The pastrami eggrolls were OK but sort of gimmicky. You see, the ol’ lady and I visit the Jersey Shore every summer, and there was summer when one of the boardwalk game parlors we frequent had a small eggroll stand with a sign that read, “It’s not Chinese, it’s Chineese.” I believe “Chineese” with a double e because it was a Philly cheesesteak eggroll. Ai yah.

The fried rice was better than most but not as great as I’d hope Joe Ng fried rice to be.

Something to look forward to: RedFarm Cafe. Let me explain: We had the pleasure of talking to Ed Schoenfeld, who partnered with Jeffrey Chodorow in opening Foodparc. He told us that RedFarm Stand was actually part of a three-prong Joe Ng–Ed Schoenfeld attack. Next up: RedFarm Cafe, which will do 40 seatings a night and “will really let Joe do his thing.” Sounds great — but also like it might be a difficult reservation to get.

The third and final prong of the RedFarm trident, Schoenfeld said, would be a web-based Chinese delivery service, with central RedFarm commissaries throughout Manhattan delivering an Ng-inspired menu. This sounds awesome. Though Schoenfeld described it as “like Fresh Direct,” it sounded more like a REALLY GOOD Chinese delivery place that didn’t have a storefront and did delivery-via-web-order only. I hope this catches on and spreads to the outer boroughs.

Anyway. Other food we tried on this occasion and on one other — the burger. Very good. It’s a special blend from La Frieda Meats. I am not automatically a salivator over La Frieda. There are plenty of places cooking this meat WRONG. But when it’s done right, it’s delicious stuff. At the 3Bs stand, they do it right — if you ask for it rare or medium-rare. Anything cooked north of medium-rare obliterates the flavor of the dry-aged beef in the special mix La Frieda makes for this place. (In a post on Serious Eats, Ed Levine says that there is supposedly a “Rare” button coming to the futuristic touchscreen ordering system. Until then, order your burger in person at the counter and not via the machine.)

* We went to World Tong in Bensonhurst once, the place that Schoenfeld lured Ng away from, but it was after Ng left. It had gone way downhill. We asked the hostess if the chef had left. “No!” Are you sure, we asked. “No. No. Of course not! Ai yah, ai yah! What a thing to ask.”

Five Napkin Burger, various locations

Photo by A Hamburger Today

Note to Future Selves: Do not go back.

Why not? The burger flavor is good. It’s an all-chuck patty that tastes of funky dry-aged beef. However, this burger somehow manages to be both hella juicy and dry as dirt at the same time.

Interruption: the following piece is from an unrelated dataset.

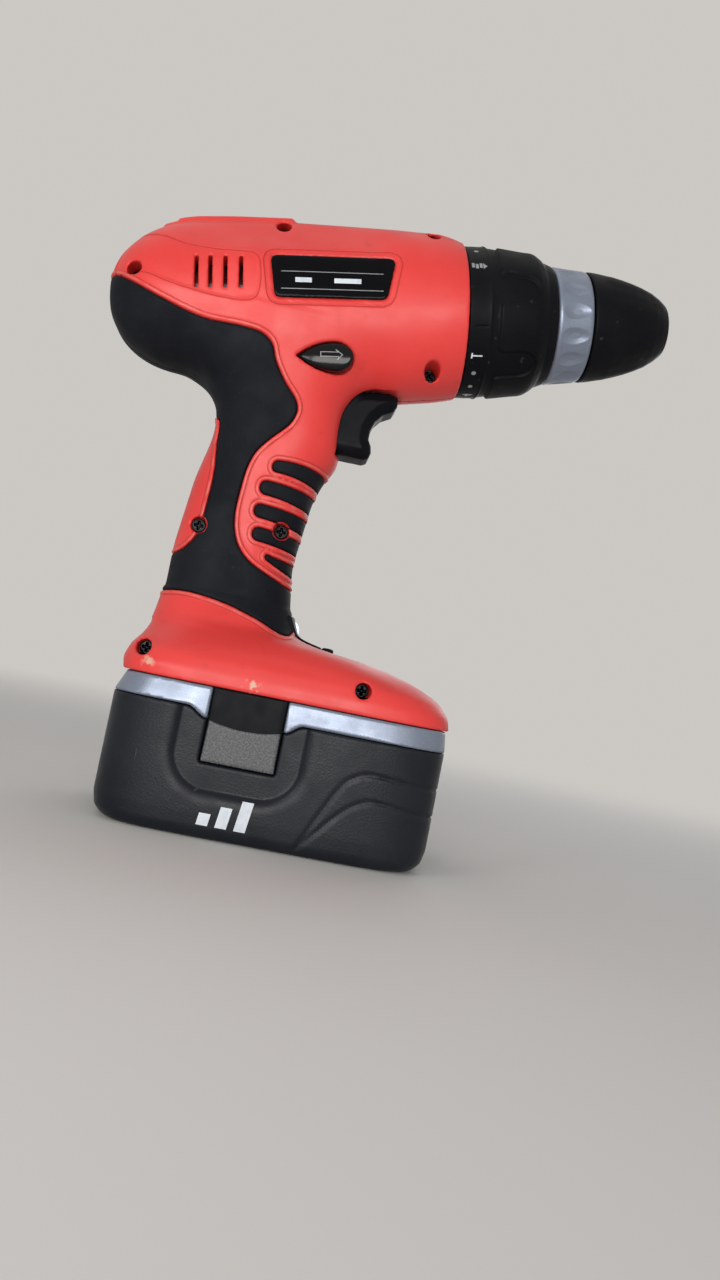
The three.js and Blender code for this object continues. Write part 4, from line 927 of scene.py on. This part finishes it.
def build_housing():
    for name, side in (("right", -1), ("left", 1)):
        right = side < 0
        shell = moulded(
            f"housing_{name}_shell", housing_field(right), (-94, 0, SEAM - 0.5), (60, 40, SEAM + 188),
            0.75, RED, side,
        )
        store(shell, "rubber_edge", rubber_edge, side)
        store(shell, "panel_edge", panel_edge(right), side)
        seat(shell, "housing", f"housing_{name}")
        for node, line, holes, low, high, step in (
            ("overmould", lambda x, y, z: RUBBER_LINE(x, z), (0, 4), (-94, 0, 18), (6, 30, 138), 0.7),
            ("finger_pad", stripes, (5,), (-28, 0, 41), (3, 22, 84), 0.5),
        ):
            low, high = np.array([low, high]) + (0, 0, SEAM)
            field = rubber_field(line, right, holes)
            piece = moulded(f"{node}_{name}_rubber", field, low, high, step, RUBBER, side)
            seat(piece, "housing", f"{node}_{name}")


build_housing()

# ---- Label ----


def under_skin(x, z, depth):
    """How far from the middle the skin lies at places of the side plane, less a depth."""
    near, far = np.zeros_like(x), np.full_like(x, 40.0)
    for _ in range(24):
        middle = (near + far) / 2
        outside = skin(x, middle, z) > -depth
        near, far = np.where(outside, near, middle), np.where(outside, middle, far)
    return near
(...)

The burger is way too tall. You almost dislocate your jaw trying to take a bite. And when you squeeze it down to fit it in your maw, all the juice squeezes out onto the plate. The resulting patty is dry, dry, dry.

Fries and onion rings are uninspired and undersalted. With rings being undercooked and onion almost raw.

Way too expensive for the quality of burger.

Locations in Hell’s Kitchen and UWS of Manhattan, and Astoria, Queens. This is based only on three various visits to Hell’s Kitchen location and on one visit to Nice Matin, where the same “Five Napkin Burger” there was spun off into this concept.

Sunway Restaurant, Flushing, Queens

Mediocre snacky food. Late-night dim sum. Soup dumplings no good. Siu mai not bad. But it doesn’t matter because, Future Selves, you should not eat here. Bad service was the icing on the turd.

Lincoln Plaza Cinemas, UWS, Manhattan

What we like here: The popcorn. It’s always at least good and is at times spectacular. Doesn’t seem that they have butter topping, but there’s something buttery in the mix anyway — maybe it’s some of that butter-flavored salt topping.

And the price is right. A perfectly nongluttonous small-size popcorn is $3. Prices on other items are remarkably sane, too.

What we want to try next: The Polish ham sandwich there is supposed to be good, according to a highly regarded food expert I know.

Martha’s Country Bakery, Astoria

What we like here: The cookies. If that.

What to skip here: Almost everything else. Especially the gelato.

The short story long: We often end up at Martha’s Country Bakery when we have a hankerin’ for something sweet. We are almost always disappointed. Note to future selves: The cookies are the only things you’ve ever liked there — they’re not mindblowing but aren’t bad, either. Just pretty MOR. The cake is like something you’d eat at a coworker’s birthday or going-away party — adequate, inoffensive, and pretty generic. The gelato is just downright not good.

Also note the weird table service thing they have going on. You can’t just order an item or two from the counter and then go sit. You’ll get a waitress. Which tacks on extra expense. And the service is not always that attentive.

We wish there were better late-evening alternatives for our sweet tooths (sweet teeth?) — like an ice cream shop — so we’ll probably go to Martha’s again. But this time, I hope our future selves will just stick to a take-away cookie.

Walter Reade Theatre at Lincoln Center

Freshly popped popcorn (and a large is only $4). No butter topping, tho. Coke products.